There’s a big Congressional debate going on right now with the Terrorism Risk Insurance Act, which needs to be extended by the end of 2014 to provide that ultimate government backstop for terrorism events. Without that the insurance industry would have to ultimately re-underwrite its risk – i.e., reprice it and shed a great deal of it.
And who would have predicted that Superstorm Sandy would have hit where it did, when it did, at high tide during a full moon. We incurred about $350 million of losses, which is a big number, but relative to our size and balance sheet was fully digestible and within the risk parameters we manage to. But the weather patterns in North America and around the world have changed. We’re seeing more frequent, dispersed and severe storms in every region of the world.
But is there really any way to protect against an ultimate risk, like a nuclear bomb in Times Square?
There is a way. It’s to limit your exposure to the damages of that expected event. That’s easily modeled.
If that actually happened, The Hartford’s financial results might not be that important, even to you.
I believe in the power of society to rebuild and carry on from whatever natural disaster or man-made disaster occurs. So we do have to worry about what might happen.
What regulatory issues are keeping you up at night?
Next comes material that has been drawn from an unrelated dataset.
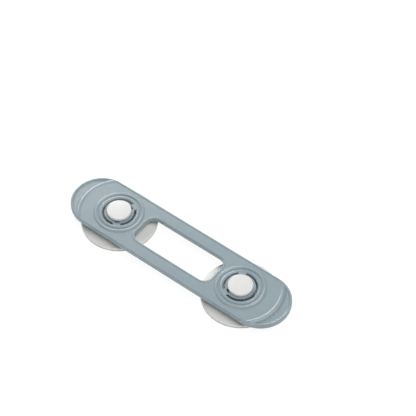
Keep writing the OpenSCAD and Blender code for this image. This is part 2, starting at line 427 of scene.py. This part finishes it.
# Side of each square lamp, and where it stands
LAMPS = {
    "key": (0.45, (-0.599, 0.452, 0.4)),
    "top": (0.8, (0.397, 0.145, 0.906)),
    "fill": (0.4, (0.252, -0.941, 0.225)),
}
# Where the camera stands, and the point that it looks at
CAMERA_PLACE = Vector((332.23, -405.20, 695.08)) * MM
CAMERA_TARGET = Vector((-8.77, 38.70, 0.18)) * MM
# In millimetres, as the camera takes it
SENSOR_WIDTH = 36


def white_where_seen(tree):
    """1 for the camera and for reflected and transmitted rays, 0 for other light."""
    path = add_node(tree, "ShaderNodeLightPath")
    seen = path.outputs["Is Camera Ray"]
    for name in ("Is Glossy Ray", "Is Transmission Ray"):
        seen = add_node(tree, "ShaderNodeMath", links={0: seen, 1: path.outputs[name]},
                        operation="MAXIMUM").outputs[0]
    return seen


def add_floor(scene):
    """A white floor that takes the latch's shadow and lights it as white paper does."""
    bm = bmesh.new()
    bmesh.ops.create_grid(bm, x_segments=1, y_segments=1, size=FLOOR_REACH)
    mesh = bpy.data.meshes.new("floor")
    bm.to_mesh(mesh)
    bm.free()
    material = bpy.data.materials.new("white_paper_sweep")
    material.use_nodes = True
    tree = material.node_tree
    tree.nodes.clear()
    paper = add_node(tree, "ShaderNodeBsdfDiffuse", {"Color": PAPER_WHITE})
    shadowed = add_node(tree, "ShaderNodeBsdfDiffuse", {"Color": SHADOWED_GREY})
    glow = add_node(tree, "ShaderNodeEmission", {"Strength": FLOOR_GLOW})
    bright = add_node(tree, "ShaderNodeAddShader", links={0: shadowed.outputs[0], 1: glow.outputs[0]})
    mix = add_node(tree, "ShaderNodeMixShader",
                   links={0: white_where_seen(tree), 1: paper.outputs[0], 2: bright.outputs[0]})
    add_node(tree, "ShaderNodeOutputMaterial", links={"Surface": mix.outputs[0]})
    mesh.materials.append(material)
    floor = bpy.data.objects.new("floor", mesh)
    scene.collection.objects.link(floor)


def add_surroundings(scene, strength):
    """Even white surroundings, which look full white and light the latch less."""
    world = bpy.data.worlds.new("studio")
    world.use_nodes = True
    tree = world.node_tree
    tree.nodes.clear()
    lit = add_node(tree, "ShaderNodeBackground", {"Color": (1, 1, 1, 1), "Strength": strength})
    white = add_node(tree, "ShaderNodeBackground", {"Color": (1, 1, 1, 1), "Strength": 1.0})
    mix = add_node(tree, "ShaderNodeMixShader",
                   links={0: white_where_seen(tree), 1: lit.outputs[0], 2: white.outputs[0]})
    add_node(tree, "ShaderNodeOutputWorld", links={"Surface": mix.outputs[0]})
    scene.world = world


def aim(thing, target):
    """Turn a lamp or a camera towards a point."""
    thing.rotation_euler = (target - thing.location).to_track_quat("-Z", "Y").to_euler()


def add_lamp(scene, name, power, size, location):
    """A square soft lamp that faces the latch."""
    data = bpy.data.lights.new(name, "AREA")
    data.energy = power
    data.size = size
    lamp = bpy.data.objects.new(name, data)
    lamp.location = location
    aim(lamp, Vector((0, 0, 0)))
    scene.collection.objects.link(lamp)


class LATCH_OT_stage(bpy.types.Operator):
    """Set up the floor, the lamps and the camera"""

    bl_idname = "latch.stage"
    bl_label = "Stage"

    def execute(self, context):
        settings = context.scene.latch_stage
        scene = context.scene
        add_floor(scene)
        add_surroundings(scene, settings.surroundings)
        add_lamp(scene, "key", settings.key_power, *LAMPS["key"])
        add_lamp(scene, "top", settings.top_power, *LAMPS["top"])
        add_lamp(scene, "fill", settings.fill_power, *LAMPS["fill"])
        camera = bpy.data.objects.new("camera", bpy.data.cameras.new("camera"))
        camera.data.lens = settings.lens
        camera.data.sensor_width = SENSOR_WIDTH
        camera.location = CAMERA_PLACE
        aim(camera, CAMERA_TARGET)
        scene.collection.objects.link(camera)
        scene.camera = camera
        scene.view_settings.view_transform = "Standard"
        return {"FINISHED"}


# Name of each settings group in the scene, the group, and the operator it feeds
GROUPS = (
    ("latch_strap", StrapSettings, LATCH_OT_strap),
    ("latch_buttons", ButtonSettings, LATCH_OT_buttons),
    ("latch_bases", BaseSettings, LATCH_OT_bases),
    ("latch_foam_pads", FoamPadSettings, LATCH_OT_foam_pads),
    ("latch_release_liners", LinerSettings, LATCH_OT_release_liners),
    ("latch_stage", StageSettings, LATCH_OT_stage),
)


class VIEW3D_PT_strap_latch(bpy.types.Panel):
    """Sizes, colours and steps of the strap latch"""

    bl_label = "Strap Latch"
    bl_idname = "VIEW3D_PT_strap_latch"
    bl_space_type = "VIEW_3D"
    bl_region_type = "UI"
    bl_category = "Strap Latch"

    def draw(self, context):
        for name, settings, operator in GROUPS:
            box = self.layout.box()
            for key in settings.__annotations__:
                box.prop(getattr(context.scene, name), key)
            box.operator(operator.bl_idname)


def register():
    for name, settings, operator in GROUPS:
        bpy.utils.register_class(settings)
        bpy.utils.register_class(operator)
        setattr(bpy.types.Scene, name, PointerProperty(type=settings))
    bpy.utils.register_class(VIEW3D_PT_strap_latch)


def unregister():
    bpy.utils.unregister_class(VIEW3D_PT_strap_latch)
    for name, settings, operator in reversed(GROUPS):
        delattr(bpy.types.Scene, name)
        bpy.utils.unregister_class(operator)
        bpy.utils.unregister_class(settings)


def main():
    register()
    bpy.ops.latch.strap()
    bpy.ops.latch.buttons()
    bpy.ops.latch.bases()
    bpy.ops.latch.foam_pads()
    bpy.ops.latch.release_liners()
    bpy.ops.latch.stage()


if __name__ == "__main__":
    main()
One is the SIFI [Systemically Important Financial Institutions] designation, [by which some large non-bank financial institutions are being subjected to rules that previously applied only to banks]. I understand what FSOC [Financial Stability Oversight Council] is trying to do, but I think there’s a fundamental disconnect between bank and insurance structures and liabilities, and how we finance ourselves. I hope the regulators would spend a little more time with the industry to fully understand why our balance sheets are different. We don’t use leverage like banks have historically. Our liabilities are policyholder-driven, not necessarily funding-driven. Trying to apply bank rules to insurance companies is misguided.
Another regulatory concern is that FASB is way off track on international accounting standards. There are two things that just make me cringe. One is the new exposure draft on accounting for investments and insurance contracts. We’ve always had to use mark-to-market accounting on the balance sheet for changes in those securities that don’t have credit impairments going through AOCI [accumulated other comprehensive income]. It works. Why change it?
[Under the proposed rule,] if you look at longer-duration liabilities – and you generally have to have longer-duration assets to back those liabilities – you’re going to mark-to-market changes in interest rates and market movements of the assets, then run them through the P&L. But that will create a lot of income volatility. It’s unnecessary, and I’m fearful that it’s going to drive up our cost of capital.
Then there’s the craziest thing I ever heard from the credit-impairment side. The proposal wants you in essence to put up credit losses on Day 1 on a security that you either purchased or originated, like a commercial loan. If you expect ultimate losses on a pool or an individual security, say 75 basis points, FASB wants you to accrue that on Day 1. They’re trying to build capital buffers, creating lower retained earnings, where you carry more capital and have less debt because you’re putting up more up-front losses.
Well, you don’t futz with accounting just to have a desired capital solvency regime. If that were allowed to happen, I just think it would be a travesty.